More fixable - by us at least - is the party problem. Both Parliament and Democracy Club have a variety pack of identifiers for political parties, and none in common. We now have the start of a plan to tidy our party data, all of which needs to happen before the inevitable mapping exercise kicks off. More news soon.

Kind hearts / coronets

With things and people either smouldering or snuffling, we didn’t have much time for modelling efforts this week. That said, a small tweak to the peerage model did happen, peerage holdings having acquired a new class to describe their end reasons. For 99% of holdings, that’s gonna be death, but we’re all about the edge cases in Tothill Towers.

On matters of Member data management

A couple of recent enquiries to our Members’ biogs inbox turned up a couple of additional customers of our MNIS data. We now know that the UK Parliament Week website ingests Member data from data.parliament.uk, whilst a government department expresses a preference for members-api.parliament.uk. We’re confused. They’re confused. We’re all confused here. But it’s all learning. Or learnings as we say these days.

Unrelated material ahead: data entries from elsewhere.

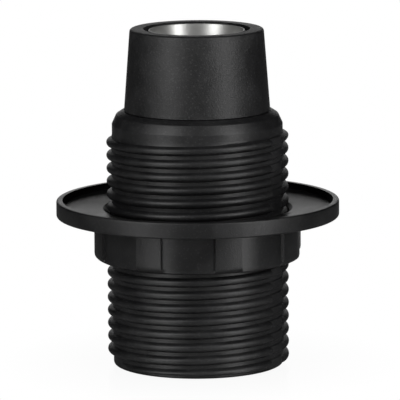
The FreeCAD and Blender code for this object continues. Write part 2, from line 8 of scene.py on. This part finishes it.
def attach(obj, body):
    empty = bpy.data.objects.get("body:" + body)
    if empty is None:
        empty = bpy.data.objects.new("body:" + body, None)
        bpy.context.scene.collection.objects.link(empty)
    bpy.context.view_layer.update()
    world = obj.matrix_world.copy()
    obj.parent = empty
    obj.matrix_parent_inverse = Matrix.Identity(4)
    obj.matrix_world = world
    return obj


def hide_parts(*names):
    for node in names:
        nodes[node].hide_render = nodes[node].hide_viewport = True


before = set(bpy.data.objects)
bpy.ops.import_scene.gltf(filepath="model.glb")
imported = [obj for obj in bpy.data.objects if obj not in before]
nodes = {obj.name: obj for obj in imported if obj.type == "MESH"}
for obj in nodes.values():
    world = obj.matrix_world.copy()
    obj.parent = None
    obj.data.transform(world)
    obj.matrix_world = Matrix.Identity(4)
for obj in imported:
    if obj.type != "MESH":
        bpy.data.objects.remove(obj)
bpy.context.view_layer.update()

# Barrel: the threaded tube, open at both ends, moulded in satin black thermoplastic.
# The 28 x 2 thread comes off two slides, so its crests are relieved where the slides meet.
# A ledge at the mouth carries the contact block, and a groove inside takes the cap's hooks.
MM = 0.001
BARREL_MOUTH = 9.6
BARREL_BORE = 10.5
BARREL_GROOVE = 11.1
BARREL_CORE = 13.03
BARREL_ROOT = BARREL_CORE + 0.10
BARREL_CREST = 13.9
BARREL_TOP = 39.2
BARREL_PITCH = 2.0
BARREL_CREST_HEIGHT = 1.36
BARREL_THREAD_LOW = 0.46
BARREL_THREAD_HIGH = 35.9
BARREL_FIRST_CREST = 0.50
BARREL_LAST_CREST = 35.85
BARREL_RELIEF = 13.3
RELIEF_MIDDLE = -25.5
RELIEF_HALF = 9.6
BARREL_BLACK = (0.0062, 0.0062, 0.0066, 1)
BARREL_BLOOM = (0.0230, 0.0230, 0.0234, 1)


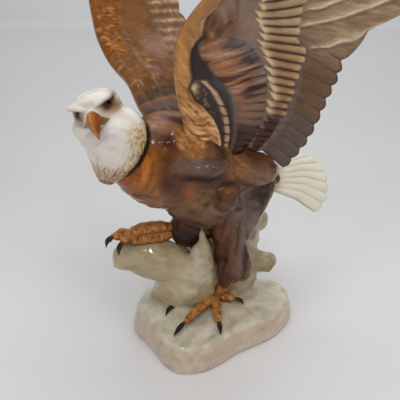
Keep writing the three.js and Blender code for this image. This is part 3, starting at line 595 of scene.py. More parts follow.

Uncle Frank Says Turn It Down

Our regular reader may be labouring under the impression that we’re all work and no play. And it’s partly true. When god pieced together the Tothill Street contingent, she may well have misplaced the off switch. But even we need some down time sometimes. On Monday night - as Michael pulled up the covers of his sick bed - Anya, Bryn and Young Robert trekked across town to witness the bowel churning, drone-tinged psychedelic krautrock of Gnod. Which was rather ironic, Michael being the only actual fan of Gnod and the venture being entirely his idea. We’re told the evening was nevertheless a success. Although Anya and Bryn chose to remain in the bar and never actually made it into the same room as Gnod. The music being perfectly audible through a wall. Or three. Young Robert proved to be more intrepid, having first taken the sensible step of investing in a pair of ear defenders. Robert has now seen and heard Gnod. Very loud, he reports. VERY LOUD INDEED.